15 Furthermore, I have divided the law regarding its active or monitoring function over interactivity into “conductive” and “receptive” concepts. Although this categorisation offers ground for prolific legal analysis, I prefer at present to exclude this subject from the discussion. It goes deeper into deciding the application of law by describing legal provisions and their role within standardised legal structures; additionally it supports the technical/operational part of the proposal, which I mention above in note 11.

16 And not “personal rejection of ownership”.

17 BGB §§987-993.

18 Including e.g. “tit for tat” waivers of legal entitlements. This means that “property free” networks along the model of the copyleft movement can evolve.

19 For example, an online distributor of photographic images takes requests on his platform for high-resolution files of online pictures. He uses a contract form with his customers that provides for delivery within fifteen days from payment (or else the system blocks him causing harm to his business). The platform detects the frequency of transactions, as the website has become popular among professionals in the community, as well as different practices and suggests it to other similarly operating on-payment basis users. Through p2p connections, personal platforms report to each other on the new contractual practice. Once widely adopted, it marks the introduction of a new alternative standard.

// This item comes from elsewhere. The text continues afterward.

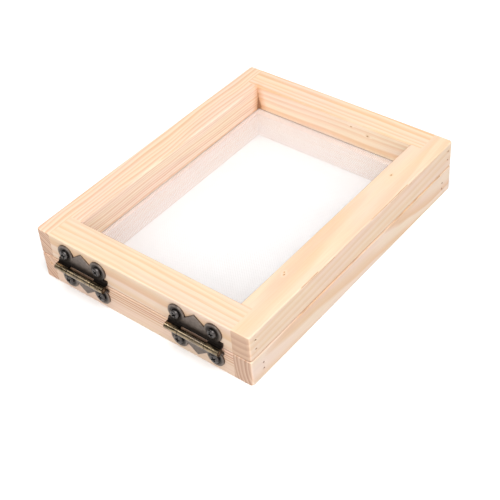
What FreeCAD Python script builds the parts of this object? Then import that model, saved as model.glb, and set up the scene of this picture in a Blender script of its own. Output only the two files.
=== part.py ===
import FreeCAD, Part
import os
import re
import Sketcher
from FreeCAD import Placement, Rotation, Vector

# A hinged pair of pine frames of one outline.  The lower frame, the mould, carries a stretched
# mesh on its top.  The upper frame, the deckle, lies on it and swings up on two butterfly hinges.
# +X runs along the short sides, +Y away from the hinged end, +Z up.  The origin is the centre of
# the bounding box at the level of the bench.

doc = FreeCAD.newDocument("hinged_screen_frame")

# ---------------------------------------------------------------- driving dimensions, in mm

SIZES = {
    # both frames
    "frame_length": 180.0,
    "frame_width": 139.0,
    "deckle_height": 15.7,
    "mould_height": 16.1,
    "parting_gap": 0.6,
    "corner_radius": 2.0,
    "arris_radius": 0.9,
    # rail widths, seen from above
    "deckle_left": 16.5,
    "deckle_right": 17.6,
    "deckle_hinge_end": 16.7,
    "deckle_far_end": 15.2,
    "mould_left": 18.4,
    "mould_right": 18.4,
    "mould_hinge_end": 18.6,
    "mould_far_end": 19.4,
    # the long rails are rebated at their ends for the short ones; this much of them is left
    "left_tongue": 9.3,
    "right_tongue": 10.7,
    # mesh and its staples
    "mesh_thickness": 0.25,
    "mesh_inset": 3.0,
    "staple_crown": 10.6,
    "staple_wire_width": 1.2,
    "staple_wire_thick": 0.45,
    "staple_leg": 5.0,
    "staple_pitch_long": 32.0,
    "staple_pitch_short": 38.0,
    # brads through the long rails into the ends of the short ones
    "brad_radius": 0.65,
    "brad_length": 24.0,
    "brad_set": 0.4,
    "deckle_brad_inset": 4.7,
    "deckle_brad_low": 5.6,
    "deckle_brad_step": 5.8,
    "mould_brad_inset": 9.2,
    "mould_brad_low": 5.2,
    "mould_brad_step": 4.0,
    # hinges
    "hinge_length": 33.4,
    "left_hinge_inset": 31.8,
    "right_hinge_inset": 32.6,
    "pin_offset": 3.5,
    "pin_rise": 0.3,
    "barrel_radius": 1.8,
    "pin_radius": 0.75,
    "bore_clearance": 0.05,
    "leaf_thickness": 1.0,
    "bend_radius": 1.6,
    "knuckle_gap": 0.3,
    "notch_clearance": 0.35,
    "strip_top": 3.8,
    "neck_half_width": 14.6,
    "neck_top": 7.4,
    "ear_radius": 5.2,
    "ear_spread": 11.3,
    "ear_height": 8.4,
    "gable_half_width": 6.3,
    "gable_shoulder": 8.4,
    "gable_top": 13.2,
    "leaf_edge_round": 0.3,
    # hinge screws
    "screw_head_radius": 2.7,
    "screw_head_height": 1.5,
    "screw_head_round": 1.0,
    "screw_shank_radius": 1.1,
    "screw_length": 8.0,
    "screw_tip": 2.4,
    "screw_hole_clearance": 0.2,
    "recess_half_length": 1.6,
    "recess_half_width": 0.4,
    "recess_depth": 1.0,
}

# what follows from them
DERIVED = {
    "hinge_proud": "=pin_offset + barrel_radius",
    "end_face": "=(hinge_proud - frame_length) / 2",
    "half_width": "=frame_width / 2",
    "deckle_base": "=mould_height + parting_gap",
    "frame_top": "=deckle_base + deckle_height",
    "pin_height": "=mould_height + parting_gap / 2 + pin_rise",
    "mesh_width": "=frame_width - 2 * mesh_inset",
    "mesh_length": "=frame_length - 2 * mesh_inset",
    "pin_line": "=end_face - pin_offset",
    "left_hinge": "=left_hinge_inset - half_width",
    "right_hinge": "=half_width - right_hinge_inset",
    "bore_radius": "=pin_radius + bore_clearance",
    "knuckle_split": "=hinge_length / 4",
    "notch_top": "=barrel_radius + notch_clearance",
}

sheet = doc.addObject("Spreadsheet::Sheet", "Sizes")
for row, (alias, value) in enumerate(list(SIZES.items()) + list(DERIVED.items()), start=1):
    sheet.set(f"A{row}", alias)
    sheet.set(f"B{row}", str(value))
    sheet.setAlias(f"B{row}", alias)
doc.recompute()

ALIASES = sorted(list(SIZES) + list(DERIVED), key=len, reverse=True)
ALIAS_WORD = re.compile(r"\b(" + "|".join(ALIASES) + r")\b")

PLAYROOM = 1.0          # how far a cutting or selecting box reaches past what it cuts
ON_PLANE = 1e-4         # two lengths closer than this are the same


def spelled_out(formula):
    """The formula with each alias given its sheet's name."""
    return ALIAS_WORD.sub(r"Sizes.\1", str(formula))


def size(formula):
    """The present value of a formula over the sheet's aliases."""
    return float(sheet.evalExpression(spelled_out(formula)))


def bind(item, **formulas):
    """Ties properties of item to formulas over the sheet's aliases."""
    for prop, formula in formulas.items():
        item.setExpression(prop.replace("__", "."), spelled_out(formula))


def place(item, x, y, z, rotation=None):
    """Ties the item's position to three formulas; the rotation is fixed."""
    item.Placement = Placement(Vector(), rotation or Rotation())
    bind(item, Placement__Base__x=x, Placement__Base__y=y, Placement__Base__z=z)


# ---------------------------------------------------------------- building blocks

ALONG_X = Rotation(Vector(0, 1, 0), 90)
ALONG_MINUS_X = Rotation(Vector(0, 1, 0), -90)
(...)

20 This seemingly superfluous reference highlights the divergence from variations of the Social Contract theory that justify subjection to the absolute monarch’s rule, but most importantly it underlines the potential for establishing a highly democratic de facto regime on the Internet, reflecting the values and principles that reside within the carefully selected legal structure. However, as with every innovative application, the CyberLaw protocol follows the classic technology conundrum, showing enormous potential for good and equally enormous potential for abuse if misapplied.

21 There is a reference to exemplary measures for this “contractarian justice”, as in note 10 above.

22 Always under the presumption that the platform operates similarly to a typical web-browser. However, I am repeating my aspirations that the platform not be pictured as a strictly web-based software application.

23 §854: Acquisition of possession – “1. Possession of a thing is acquired by obtaining actual power of control over the thing. 2. Agreement between the most recent possessor and acquirer is sufficient for the acquisition, if the acquirer is capable of exercising power of control over the thing.” Additionally, §858 (“unlawful interference”) describes acquisition against the will of the most recent possessor.

24 Summarising previous examples, the pinpointed condition combines a “default by debtor” concept (enforcing automatically a specific obligation after a breach has been conducted) and a developed congeries of ownership rights, originating to BGB §903 (“powers of the owner”), §985 (“claim for delivery”) and §1007 (“Claims of former possessor”).

25 Primarily found within the Penal Law framework, another major legal principle that obviates the retroactive effects of law (nullum crimen, nulla poena sine lege praevia) would have overridden L’s claim in the specific case, when the latter had not been conveyed to M’s platform before the acquisition of the file.

26 Depending on the system’s set standards and the application’s selected degree of expansion over hard-disc equipment, this objective may acquire feasibility without violating rights of a private nature.

27 Borrowing, in particular, terms such as “management” and “control” from the systematic approach to law.

28The future of telecommunications (both technically and legally) seems to be moving towards the merging of existing models, as well as to the production of multi-operational amalgams (i.e. the combination of the Internet with mobile phone communications), instead of expanding individual technological sectors to their extreme limits. However, the invention of new structures and means, which are at present beyond the common person’s imagination, will eventually be a possibility that should not be overlooked: 50 years ago the Net itself might have been considered a lunatic’s fantasy.